INTERNATIONAL DESK: Harmeet Singh, Pakistan’s pioneering Sikh journalist and anchor, finds himself at a crossroads as he navigates the aftermath of his termination from Public TV. Singh alleges that he is grappling with severe challenges to sustain himself in the country following a dispute involving fake news.
Singh’s dismissal from Public TV came in the wake of a complaint by Shazia Atta Marri, a leader of the Pakistan People’s Party (PPP) and a former minister. Marri accused Harmeet Singh of spreading false information about a raid by the National Accountability Bureau (NAB) on her residence, purportedly resulting in the recovery of PKR 97 billion, reported ANI.
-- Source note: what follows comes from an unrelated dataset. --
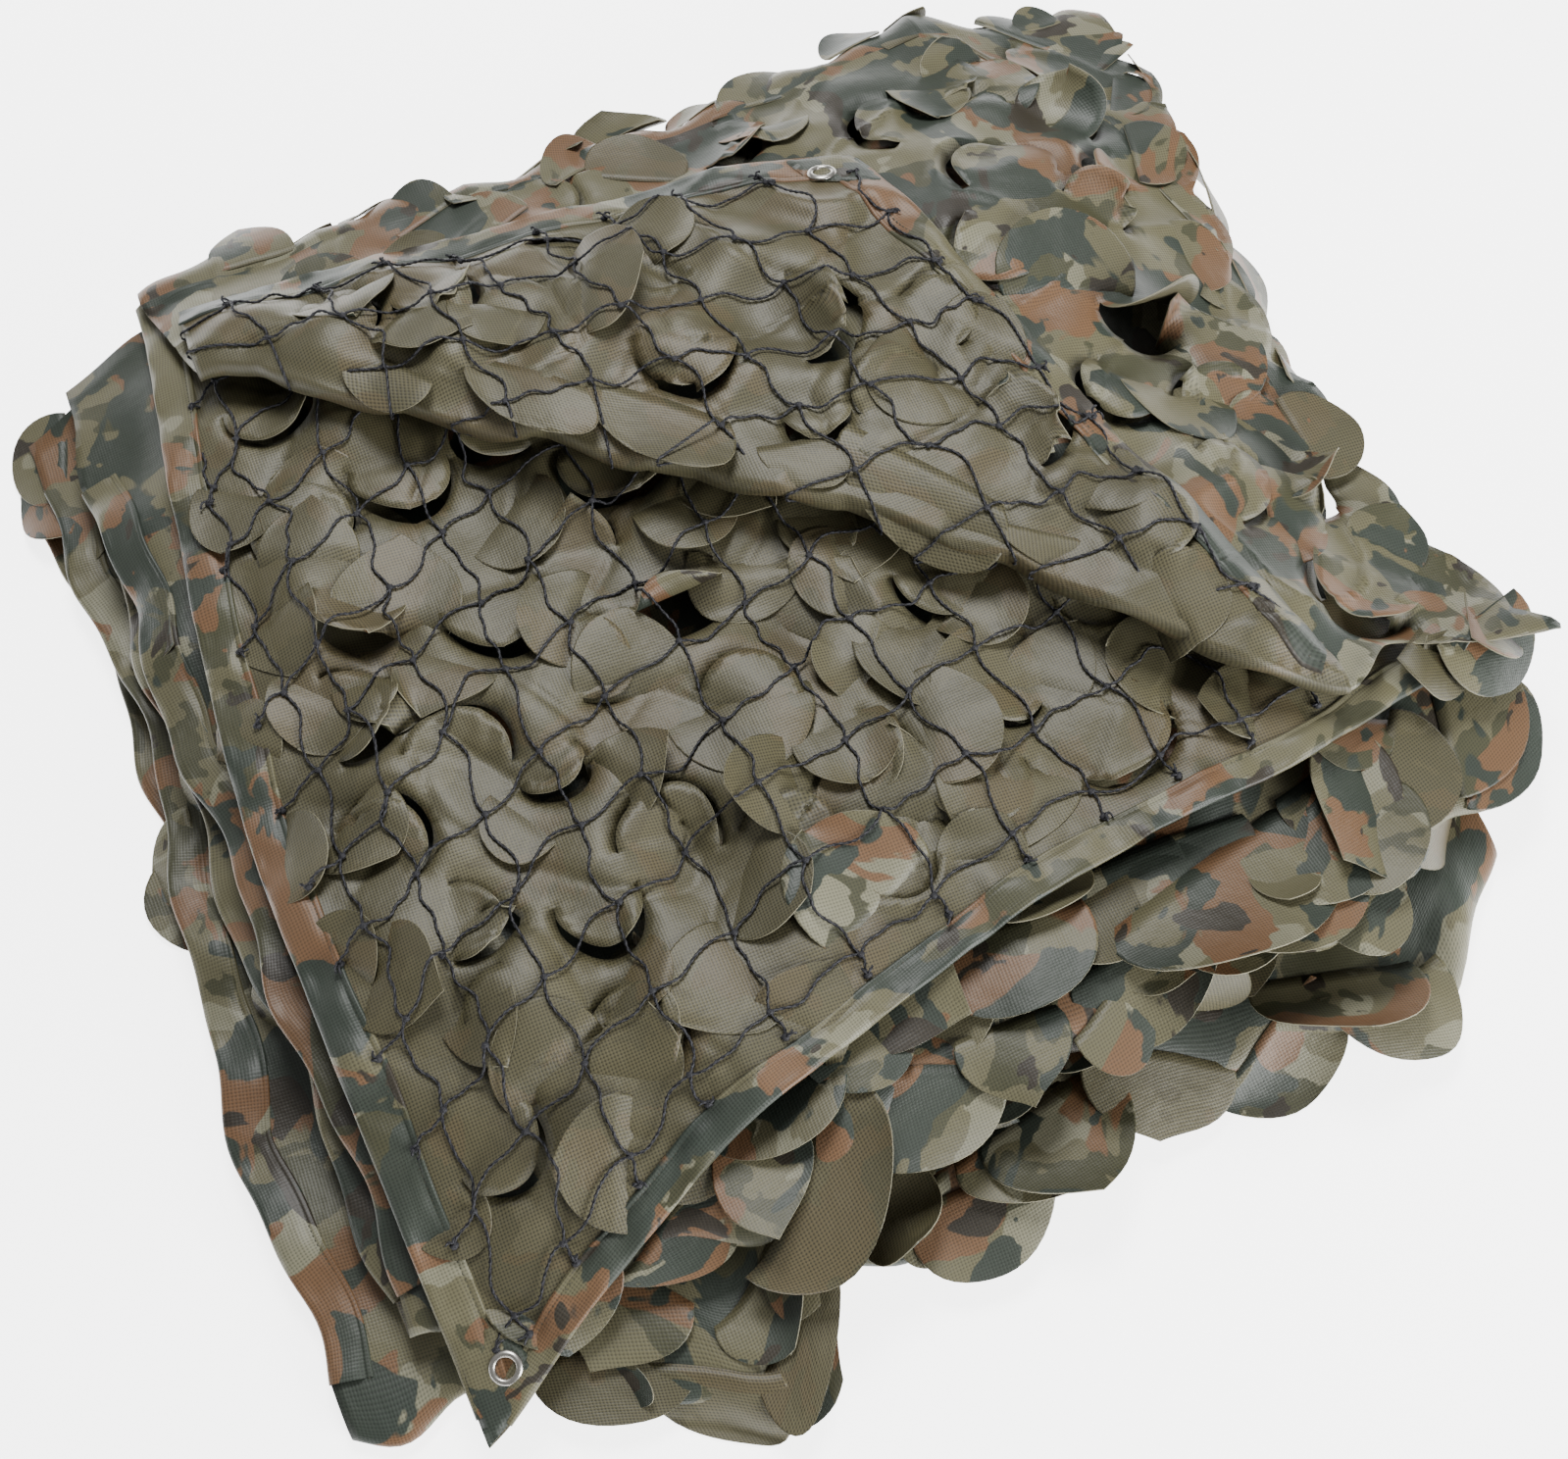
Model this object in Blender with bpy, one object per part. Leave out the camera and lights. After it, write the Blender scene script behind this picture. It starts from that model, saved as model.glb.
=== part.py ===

Singh, who had earned recognition as Pakistan’s first Sikh journalist, admitted that he had shared the news on his X (formerly Twitter) handle @HarmeetSinghPk. He contended that he had disseminated the information after it had already been circulated by numerous local news outlets and independent journalists from Sindh on their respective social media platforms.
Harmeet Singh targeted by PPP politician
Upon learning that the news was inaccurate, Harmeet Singh promptly removed the tweet and issued a written apology to Shazia Marri, acknowledging his error. However, instead of accepting his apology, Marri served him a legal notice, threatening a Rs. 10 billion defamation lawsuit. She also leveraged her political influence to have him terminated from his job, asserting that government advertising would cease and the channel’s license would be revoked if he wasn’t dismissed.
Despite meeting with caretaker Federal Minister for Information, Murtaza Solangi, on September 9, along with senior journalists who assured him of support, Singh reveals that leaders of the PPP have declared that all doors to media houses are now closed for him, effectively ending his journalistic career.
In a video posted on his YouTube channel, Singh expressed his frustration, stating, “It’s becoming very difficult for me to survive. I received numerous job offers from foreign channels, but I wanted to contribute to my country. Unfortunately, I was unaware that this country is a haven for the elite class.”
He continued, “The plight of this country is widely known. Many Sikhs are emigrating in large numbers. My aspiration was to serve this nation and showcase its beauty to the world. However, I miscalculated, and apart from the common people, I did not receive any support.” (R.)